== Stored data

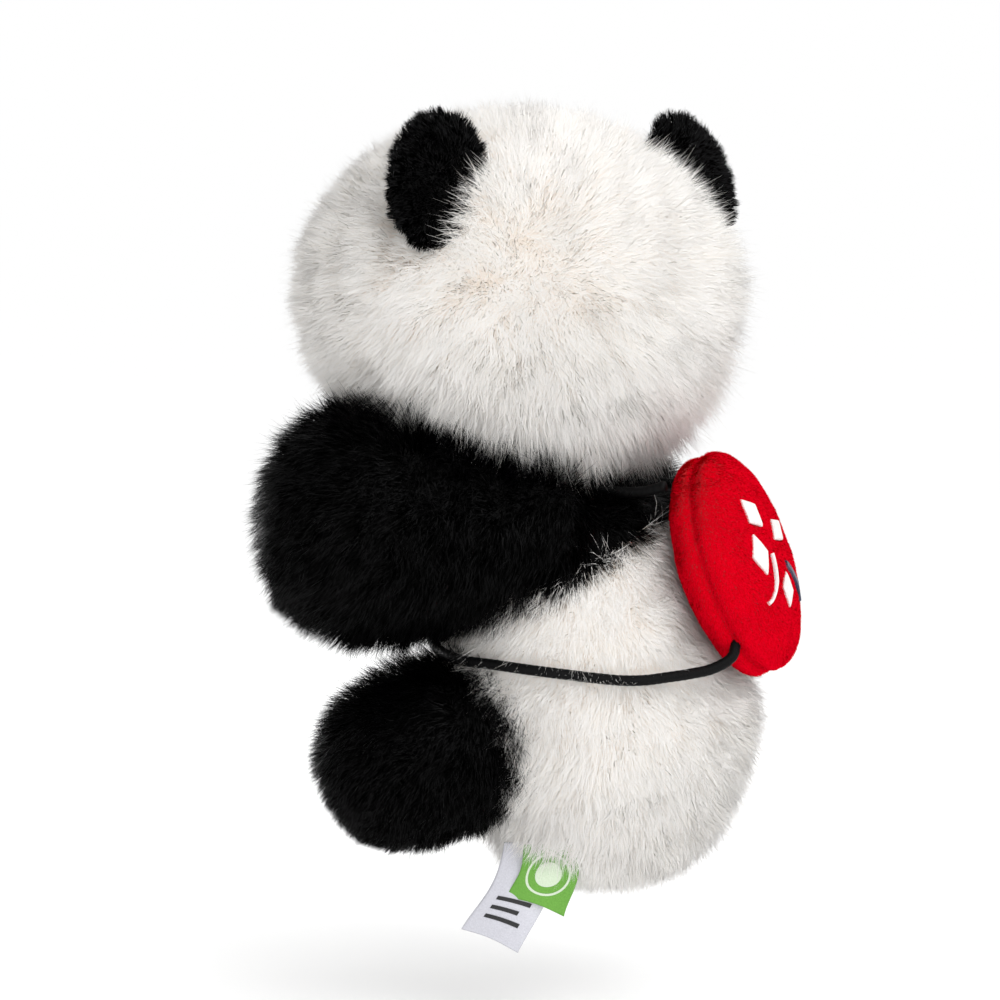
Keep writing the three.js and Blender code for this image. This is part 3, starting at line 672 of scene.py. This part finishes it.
def make_face():
    eye_plastic = glossy("eye_plastic", srgb(7, 5, 4), 0.09, 0.22)
    nose_plastic = glossy("nose_plastic", srgb(9, 8, 8), 0.34, 0.16)
    p, polys = ball_grid(HEAD_SEMI + PATCH_PROUD, 160, 260)
    inside = in_eye_patch(p, 0.0)
    for side, name in ((1, "left"), (-1, "right")):
        own = inside & (p[:, 0] * side > 0)
        faces = polys[own[polys].all(1)]
        used, at = np.unique(faces, return_inverse=True)
        skin(f"{name}_eye_patch_skin", "head", head_place(p[used]), at.reshape(faces.shape),
             BLACK_SKIN, (f"{name}_eye_patch",))
        coarse, coarse_polys = ball_grid(HEAD_SEMI + PATCH_PROUD)
        r, n = sample_surface(coarse, coarse_polys, PATCH_DENSITY, SEED + 10)
        seat, out = on_head(EYE_X, EYE_Z, 1.8)
        seat, out = seat * [side, 1, 1], out * [side, 1, 1]
        keep = in_eye_patch(r, -0.2) & (r[:, 0] * side > 0) & ~in_muzzle(r, 0.5)
        keep &= np.linalg.norm(r - seat, axis=1) > EYE_RADIUS
        r, n = r[keep], n[keep]
        flow = along(n, unit(r - seat))
        fibres(f"{name}_eye_patch_fur", "head", head_place(r), turned(n, HEAD_TURN),
               turned(flow, HEAD_TURN), np.full(len(r), PATCH_PILE), BLACK_FIBRES, SEED + 11,
               width=0.34, lift=0.35, droop=0.1, segments=2, keep_clear=False, steps=(1.0, 0.7))
        dome, dome_polys = lathe_grid(EYE_DOME, 40, 56)
        eye = new_mesh(f"{name}_eye_dome", row(head_place(aimed(dome, out, seat))), [dome_polys],
                       [eye_plastic])
        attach(eye, "head")
        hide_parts(f"{name}_eye")
    seat, out = on_muzzle(0, NOSE_Z, 0.3)
    dome, dome_polys = lathe_grid(NOSE_DOME, 40, 64)
    dome[:, 1] *= np.where(dome[:, 1] < 0, 1.0, 0.92)
    nose = new_mesh("nose_dome", row(head_place(aimed(dome, out, seat))), [dome_polys],
                    [nose_plastic])
    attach(nose, "head")
    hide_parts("nose")


def tube(line, radius, around, twist, depth, strands):
    """A round tube with closed ends and a plaited surface, cut to the given depth."""
    n = len(line)
    tangent = unit(np.gradient(line, axis=0))
    normal = unit(np.cross(tangent[0], [0.31, 0.17, 0.93]))
    points = []
    for i in range(n):
        normal = unit(normal - tangent[i] * np.dot(normal, tangent[i]))
        side = np.cross(tangent[i], normal)
        a = np.linspace(0, 2 * math.pi, around, endpoint=False)
        plait = np.cos(strands * a + twist * i) * np.cos(strands * a - twist * i)
        r = radius - depth * (0.5 + 0.5 * plait)
        points.append(line[i] + (np.cos(a) * r)[:, None] * normal + (np.sin(a) * r)[:, None] * side)
    p = np.vstack(points)
    polys = grid_polys(n, around)
    p = np.vstack([p, line[:1], line[-1:]])
    first, last = np.arange(around), np.arange(around) + (n - 1) * around
    caps = [np.stack([np.roll(first, -1), first, np.full(around, len(p) - 2)], 1),
            np.stack([last, np.roll(last, -1), np.full(around, len(p) - 1)], 1)]
    return p, polys, np.vstack(caps)


def make_mouth():
    points = []
    for x, z in ((-7.5, -19.6), (-4.5, -21.4), (0, -19), (4.5, -21.4), (7.5, -19.6)):
        at, out = on_muzzle(x, z, 0)
        points.append(at + out * 1.05)
    line = smooth_curve(np.array(points), 120)
    p, quads, tris = tube(line, 0.7, 12, 0.8, 0.16, 2)
    thread = woven("mouth_thread", srgb(12, 12, 12), srgb(34, 32, 32), 0.8, 1500, 0.5)
    ob = new_mesh("mouth_stitching", row(head_place(p)), [quads, tris], [thread])
    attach(ob, "head")
    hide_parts("mouth_stitch")


# Ears

def make_ears():
    for side, name in ((1, "left"), (-1, "right")):
        axes = np.stack(ear_frame(side))
        base = EAR_BASE * [side, 1, 1]

        def on_head_frame(q):
            return (q + [0, EAR_CENTRE_UP, 0]) @ axes + base

        p, polys = ball_grid(EAR_SEMI - 0.2, 60, 90)
        if side < 0:
            polys = polys[:, ::-1]
        skin(f"{name}_ear_skin", f"{name}_ear", head_place(on_head_frame(p)), polys, BLACK_SKIN,
             (f"{name}_ear_back", f"{name}_ear_front"))
        p, polys = ball_grid(EAR_SEMI, 60, 90)
        r, n = sample_surface(p, polys, EAR_DENSITY, SEED + 20)
        shown = ((on_head_frame(r) / (HEAD_SEMI - 2)) ** 2).sum(1) > 1
        r, n = r[shown], n[shown]
        rim = np.clip(np.hypot(r[:, 0] / EAR_SEMI[0], r[:, 1] / EAR_SEMI[1]), 0, 1)
        flow = along(n, unit(r + [0, 9, 0]))
        fibres(f"{name}_ear_fur", f"{name}_ear", head_place(on_head_frame(r)),
               turned(n @ axes, HEAD_TURN), turned(flow @ axes, HEAD_TURN),
               EAR_PILE + EAR_RIM_EXTRA * rim, BLACK_FIBRES, SEED + 21, width=0.3, lift=0.5,
               droop=0.05, clump=0.6, per_clump=22, segments=2, keep_clear=False, steps=(1.0, 0.8),
               strays=0.04, softness=0.5, fluff=0.7)


# Torso, neck and yoke

def yoke_edge(p):
    """Height above the yoke's lower seam."""
    return p[:, 2] - (YOKE_SPINE_Z - YOKE_DROP * (p[:, 0] / 30) ** 2)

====

→ Goal
Copy out the whole listing, exactly as written.

→ Exercise result
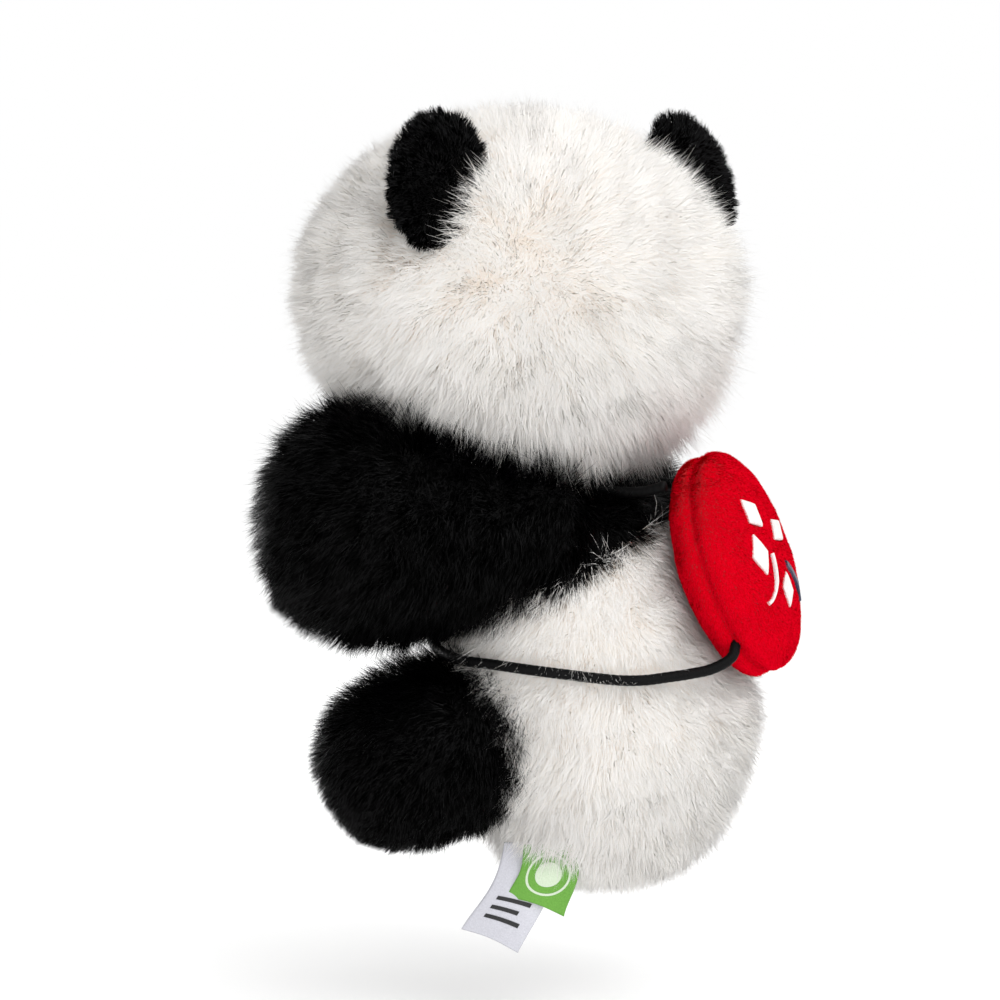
Keep writing the three.js and Blender code for this image. This is part 3, starting at line 672 of scene.py. This part finishes it.
def make_face():
    eye_plastic = glossy("eye_plastic", srgb(7, 5, 4), 0.09, 0.22)
    nose_plastic = glossy("nose_plastic", srgb(9, 8, 8), 0.34, 0.16)
    p, polys = ball_grid(HEAD_SEMI + PATCH_PROUD, 160, 260)
    inside = in_eye_patch(p, 0.0)
    for side, name in ((1, "left"), (-1, "right")):
        own = inside & (p[:, 0] * side > 0)
        faces = polys[own[polys].all(1)]
        used, at = np.unique(faces, return_inverse=True)
        skin(f"{name}_eye_patch_skin", "head", head_place(p[used]), at.reshape(faces.shape),
             BLACK_SKIN, (f"{name}_eye_patch",))
        coarse, coarse_polys = ball_grid(HEAD_SEMI + PATCH_PROUD)
        r, n = sample_surface(coarse, coarse_polys, PATCH_DENSITY, SEED + 10)
        seat, out = on_head(EYE_X, EYE_Z, 1.8)
        seat, out = seat * [side, 1, 1], out * [side, 1, 1]
        keep = in_eye_patch(r, -0.2) & (r[:, 0] * side > 0) & ~in_muzzle(r, 0.5)
        keep &= np.linalg.norm(r - seat, axis=1) > EYE_RADIUS
        r, n = r[keep], n[keep]
        flow = along(n, unit(r - seat))
        fibres(f"{name}_eye_patch_fur", "head", head_place(r), turned(n, HEAD_TURN),
               turned(flow, HEAD_TURN), np.full(len(r), PATCH_PILE), BLACK_FIBRES, SEED + 11,
               width=0.34, lift=0.35, droop=0.1, segments=2, keep_clear=False, steps=(1.0, 0.7))
        dome, dome_polys = lathe_grid(EYE_DOME, 40, 56)
        eye = new_mesh(f"{name}_eye_dome", row(head_place(aimed(dome, out, seat))), [dome_polys],
                       [eye_plastic])
        attach(eye, "head")
        hide_parts(f"{name}_eye")
    seat, out = on_muzzle(0, NOSE_Z, 0.3)
    dome, dome_polys = lathe_grid(NOSE_DOME, 40, 64)
    dome[:, 1] *= np.where(dome[:, 1] < 0, 1.0, 0.92)
    nose = new_mesh("nose_dome", row(head_place(aimed(dome, out, seat))), [dome_polys],
                    [nose_plastic])
    attach(nose, "head")
    hide_parts("nose")


def tube(line, radius, around, twist, depth, strands):
    """A round tube with closed ends and a plaited surface, cut to the given depth."""
    n = len(line)
    tangent = unit(np.gradient(line, axis=0))
    normal = unit(np.cross(tangent[0], [0.31, 0.17, 0.93]))
    points = []
    for i in range(n):
        normal = unit(normal - tangent[i] * np.dot(normal, tangent[i]))
        side = np.cross(tangent[i], normal)
        a = np.linspace(0, 2 * math.pi, around, endpoint=False)
        plait = np.cos(strands * a + twist * i) * np.cos(strands * a - twist * i)
        r = radius - depth * (0.5 + 0.5 * plait)
        points.append(line[i] + (np.cos(a) * r)[:, None] * normal + (np.sin(a) * r)[:, None] * side)
    p = np.vstack(points)
    polys = grid_polys(n, around)
    p = np.vstack([p, line[:1], line[-1:]])
    first, last = np.arange(around), np.arange(around) + (n - 1) * around
    caps = [np.stack([np.roll(first, -1), first, np.full(around, len(p) - 2)], 1),
            np.stack([last, np.roll(last, -1), np.full(around, len(p) - 1)], 1)]
    return p, polys, np.vstack(caps)


def make_mouth():
    points = []
    for x, z in ((-7.5, -19.6), (-4.5, -21.4), (0, -19), (4.5, -21.4), (7.5, -19.6)):
        at, out = on_muzzle(x, z, 0)
        points.append(at + out * 1.05)
    line = smooth_curve(np.array(points), 120)
    p, quads, tris = tube(line, 0.7, 12, 0.8, 0.16, 2)
    thread = woven("mouth_thread", srgb(12, 12, 12), srgb(34, 32, 32), 0.8, 1500, 0.5)
    ob = new_mesh("mouth_stitching", row(head_place(p)), [quads, tris], [thread])
    attach(ob, "head")
    hide_parts("mouth_stitch")


# Ears

def make_ears():
    for side, name in ((1, "left"), (-1, "right")):
        axes = np.stack(ear_frame(side))
        base = EAR_BASE * [side, 1, 1]

        def on_head_frame(q):
            return (q + [0, EAR_CENTRE_UP, 0]) @ axes + base

        p, polys = ball_grid(EAR_SEMI - 0.2, 60, 90)
        if side < 0:
            polys = polys[:, ::-1]
        skin(f"{name}_ear_skin", f"{name}_ear", head_place(on_head_frame(p)), polys, BLACK_SKIN,
             (f"{name}_ear_back", f"{name}_ear_front"))
        p, polys = ball_grid(EAR_SEMI, 60, 90)
        r, n = sample_surface(p, polys, EAR_DENSITY, SEED + 20)
        shown = ((on_head_frame(r) / (HEAD_SEMI - 2)) ** 2).sum(1) > 1
        r, n = r[shown], n[shown]
        rim = np.clip(np.hypot(r[:, 0] / EAR_SEMI[0], r[:, 1] / EAR_SEMI[1]), 0, 1)
        flow = along(n, unit(r + [0, 9, 0]))
        fibres(f"{name}_ear_fur", f"{name}_ear", head_place(on_head_frame(r)),
               turned(n @ axes, HEAD_TURN), turned(flow @ axes, HEAD_TURN),
               EAR_PILE + EAR_RIM_EXTRA * rim, BLACK_FIBRES, SEED + 21, width=0.3, lift=0.5,
               droop=0.05, clump=0.6, per_clump=22, segments=2, keep_clear=False, steps=(1.0, 0.8),
               strays=0.04, softness=0.5, fluff=0.7)


# Torso, neck and yoke

def yoke_edge(p):
    """Height above the yoke's lower seam."""
    return p[:, 2] - (YOKE_SPINE_Z - YOKE_DROP * (p[:, 0] / 30) ** 2)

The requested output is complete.